Republicans have long punished Democrats with the label, "tax and spend liberals." But it's far worse for conservatives to spend exorbitantly without generating the revenue to pay the bills. Yet that is precisely what is happening nationally.

Arnold, consider that deficits may be far more damaging to the country than raising taxes. The United States is burdened by a huge deficit, $455 billion this year, and it is growing with the unforeseen billions needed to rebuild Iraq. Foreign borrowing has been financing the debt, and up to now the United States has been paying low interest rates. Mounting deficits could now drive up interest rates and inflation, spelling economic disaster.

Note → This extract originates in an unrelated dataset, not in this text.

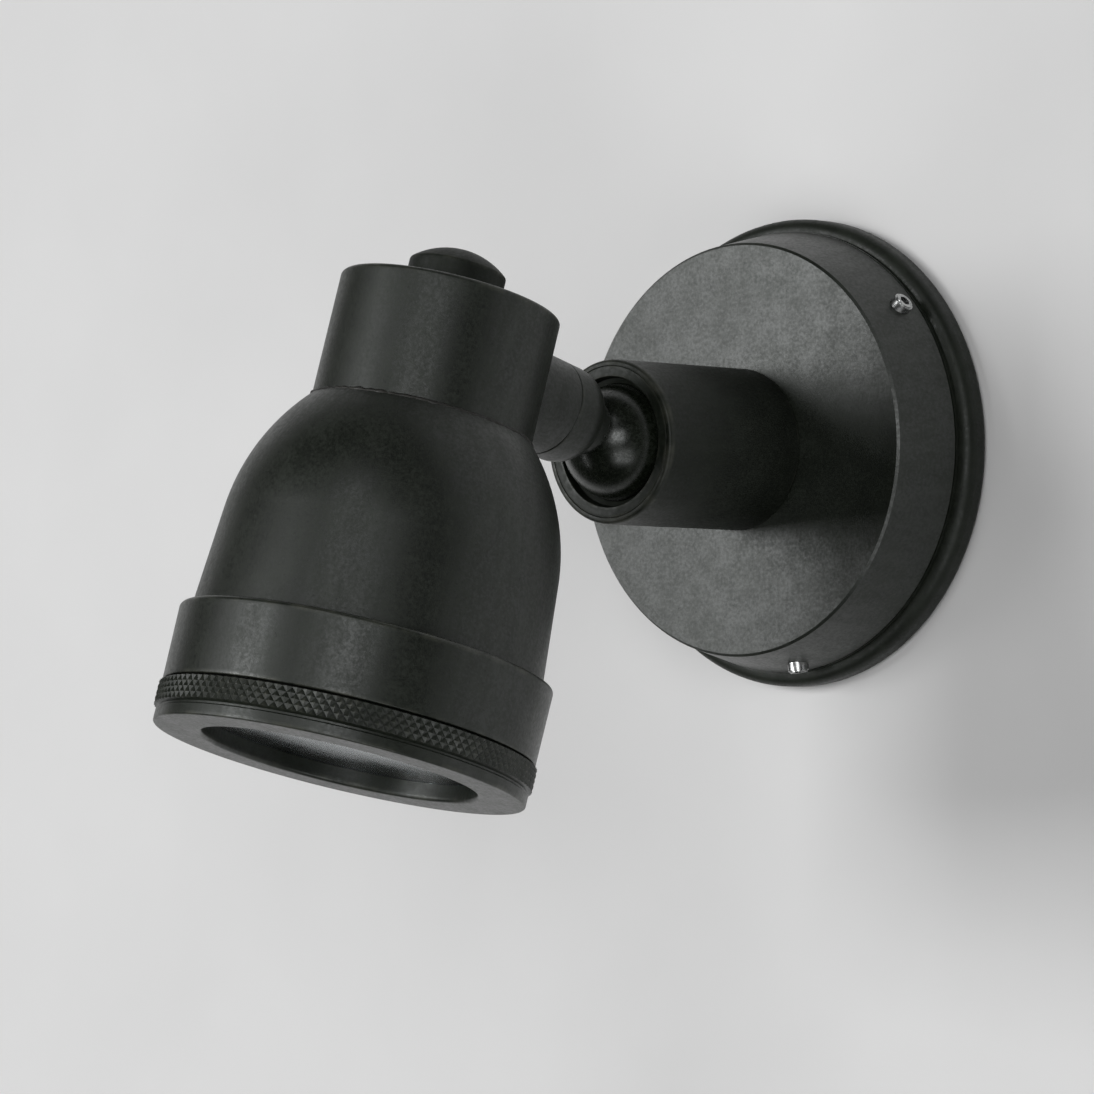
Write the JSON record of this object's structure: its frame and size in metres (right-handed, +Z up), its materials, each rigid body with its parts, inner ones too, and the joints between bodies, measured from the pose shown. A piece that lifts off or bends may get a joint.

With the economic boom turned to bust, and with little federal money available to states, your ousted opponent, Gov. Gray Davis, along with governors of other states, made considerable budget cuts. It was fiendishly difficult, since the state is educating a huge number of children of immigrants and attempting to provide health insurance for children. Add to this the mandated spending constraints such as Proposition 98, which requires the state to spend 40 percent of general funds on education, K-12.

In your campaign, you indicated you would maintain spending for education and assess no new taxes as you look for ways to trim the budget even further. Somehow that doesn't sound like a winning formula.

Let's take Indian gaming money first. In your ads, you failed to mention that Indian gaming interests were already contributing $130 million a year to the state coffers under an agreement with Davis. Even if you successfully renegotiate the agreements with the Indians -- and after the beating they took in your ads, will they treat you as an ally? -- it will not suffice. Remember that the deficit totals $38.2 billion.

As for cutting the rest of the budget, your audit may find possibilities here and there, but you're up against the special interests, mandated constraints and pleas from citizens to maintain essential services for children, the mentally ill, the elderly and the disabled. You might be able to cut the salaries of state employees, but that would only yield a few million in savings.

Since you are not beholden to the prison workers union, you could make a good start by turning out prisoners incarcerated for nonviolent crimes, mainly drug offenses. But cuts in prison expenditures don't hold great promise, because to deal with the consequences of the "Three Strikes" sentencing law, the state must soon build 15 new prisons.

There's only one way out of this mess. But take comfort, Arnold, in the fact that 40 percent of the adjusted gross income in the state is earned by the top 5 percent of taxpayers. They should be happy to help you out -- for the good of everyone.